How Buddhist Ethics Applies to Consumption and Self-Control

Abstract depiction of a well-dressed person smiling while holding a cigar surrounded by stacks of money, rendered in soft ink textures that evoke reflection on desire, consumption, and the challenge of practicing moderation and self-control in Buddhist ethics.

Quick Summary

  • Buddhist ethics treats consumption as an action with consequences, not a moral identity test.
  • Self-control is framed as clarity and care, not suppression or perfectionism.
  • A simple lens: intention, impact, and the mental state driving the purchase or use.
  • Craving often shows up as urgency, narrowing attention, and “just this one thing” stories.
  • Ethical consumption can be practiced in small moments: pausing, choosing, and stopping on purpose.
  • Moderation doesn’t mean deprivation; it means aligning wants with real needs and values.
  • Progress looks like fewer regrets, less compulsive buying, and more ease with “enough.”

Introduction

You want to live ethically, but consumption is everywhere: food, shopping, streaming, upgrades, convenience, and the constant pressure to “treat yourself.” The confusing part is that self-control can feel either too harsh (like self-denial) or too loose (like rationalizing every impulse), and neither actually reduces the restless feeling underneath. At Gassho, we write about Buddhist practice in plain language for modern life, with a focus on ethics you can apply without turning it into a personality.

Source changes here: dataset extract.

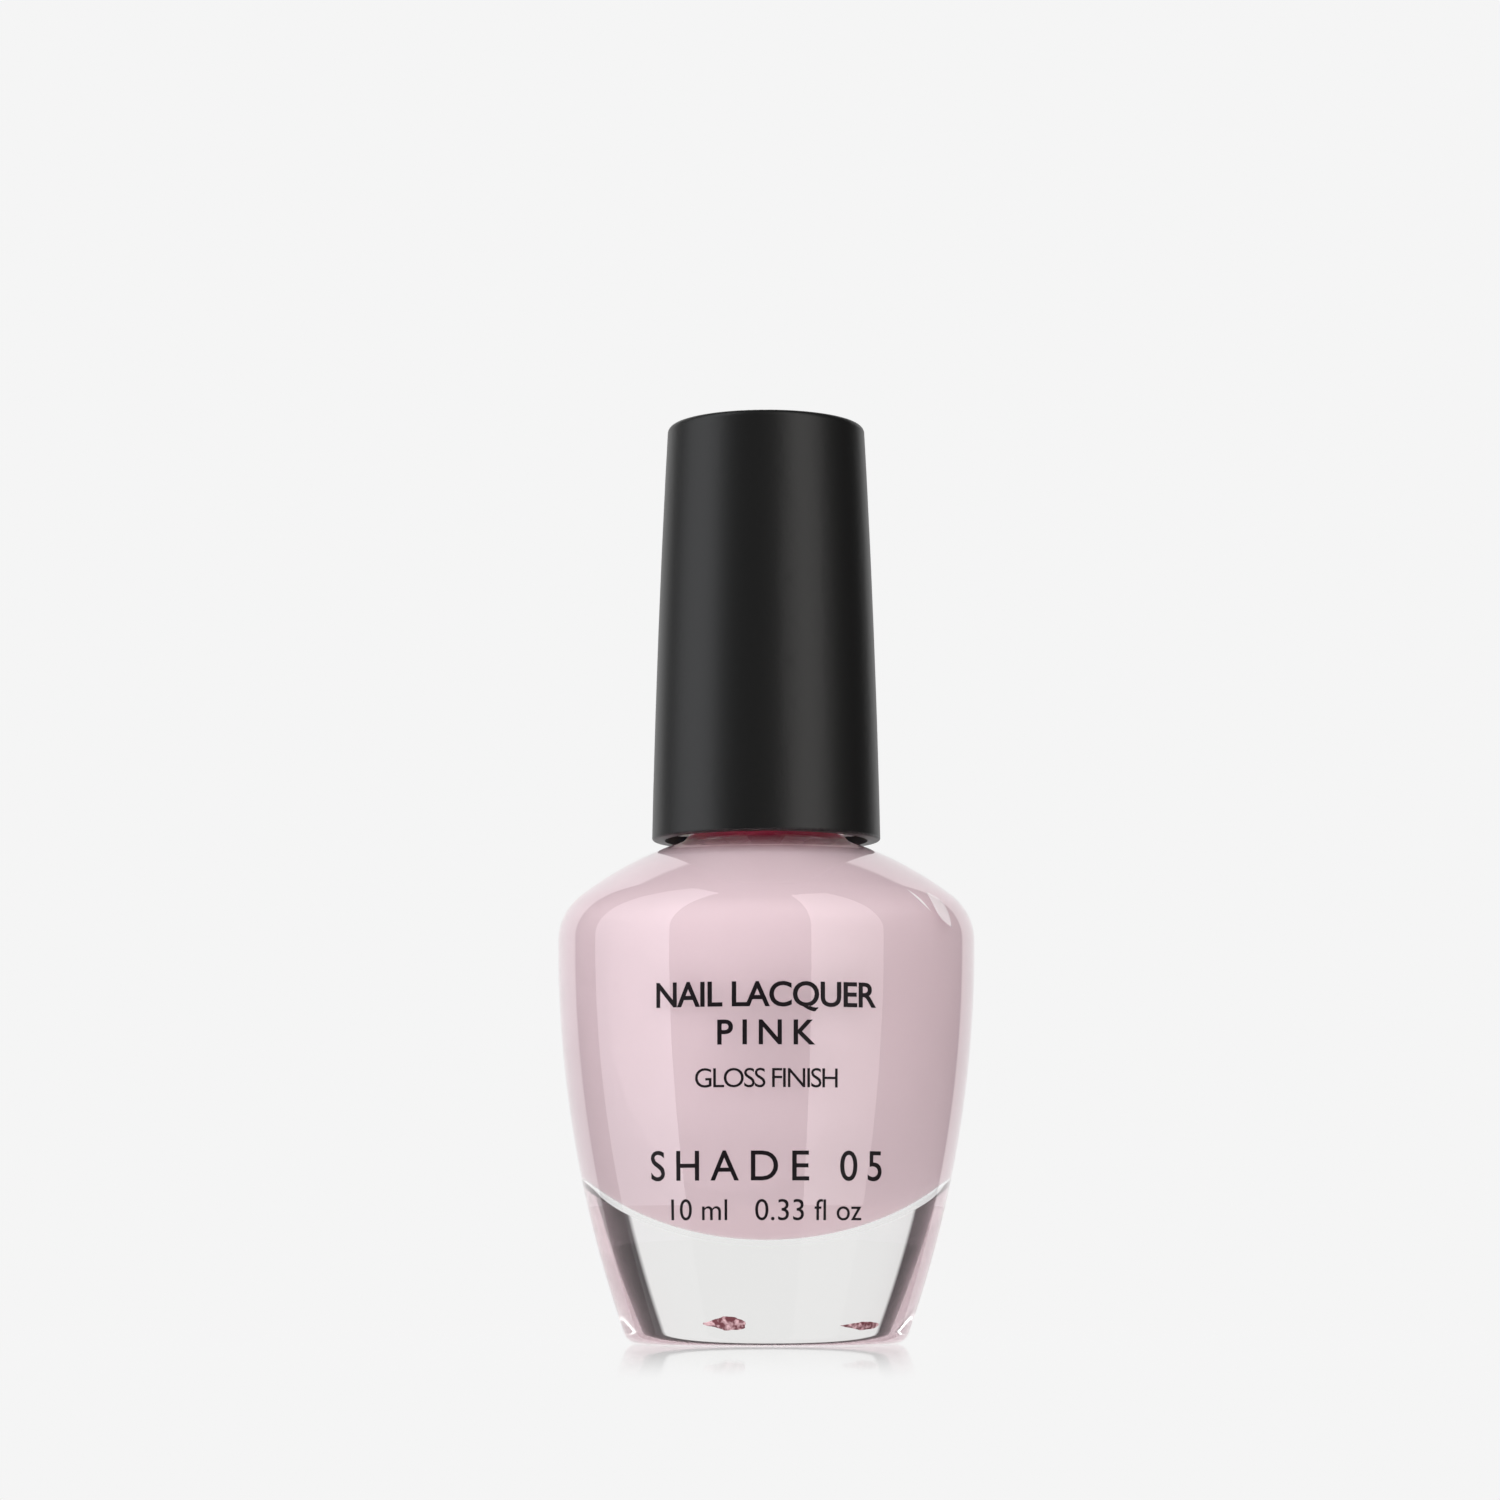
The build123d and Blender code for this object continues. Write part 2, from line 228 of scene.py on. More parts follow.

When people search for “buddhist ethics consumption self control,” they’re usually trying to answer a practical question: how do I enjoy life without being owned by wanting? Buddhist ethics doesn’t start by shaming desire; it starts by noticing what desire does to the mind, and what our choices do to other people, animals, and the planet.

This approach is less about building a flawless lifestyle and more about reducing harm and confusion in the places where we actually make decisions: the cart, the kitchen, the phone, the workplace, and the moments right before we click “buy.”

A Clear Lens for Ethical Consumption and Self-Control

Buddhist ethics can be understood as training in cause and effect: actions shape the mind, and actions ripple outward. Consumption is not “just personal.” It’s a chain of choices—what is produced, how it’s produced, who is affected, what habits it strengthens in you, and what kind of attention it encourages.

Self-control, in this lens, isn’t a tight fist. It’s the ability to pause long enough to see what’s happening. When you can see the impulse clearly—its urgency, its story, its promised relief—you gain options. The ethical question becomes simple and grounded: “If I follow this impulse, what will it reinforce in me, and what will it cost others?”

Three practical checkpoints help keep this non-dogmatic: intention, impact, and mental state. Intention asks what you’re really trying to do (comfort yourself, impress someone, avoid boredom, meet a genuine need). Impact asks about harm and benefit (to your body, your finances, relationships, workers, animals, ecosystems). Mental state asks what’s driving the choice (craving, fear, kindness, clarity, fatigue).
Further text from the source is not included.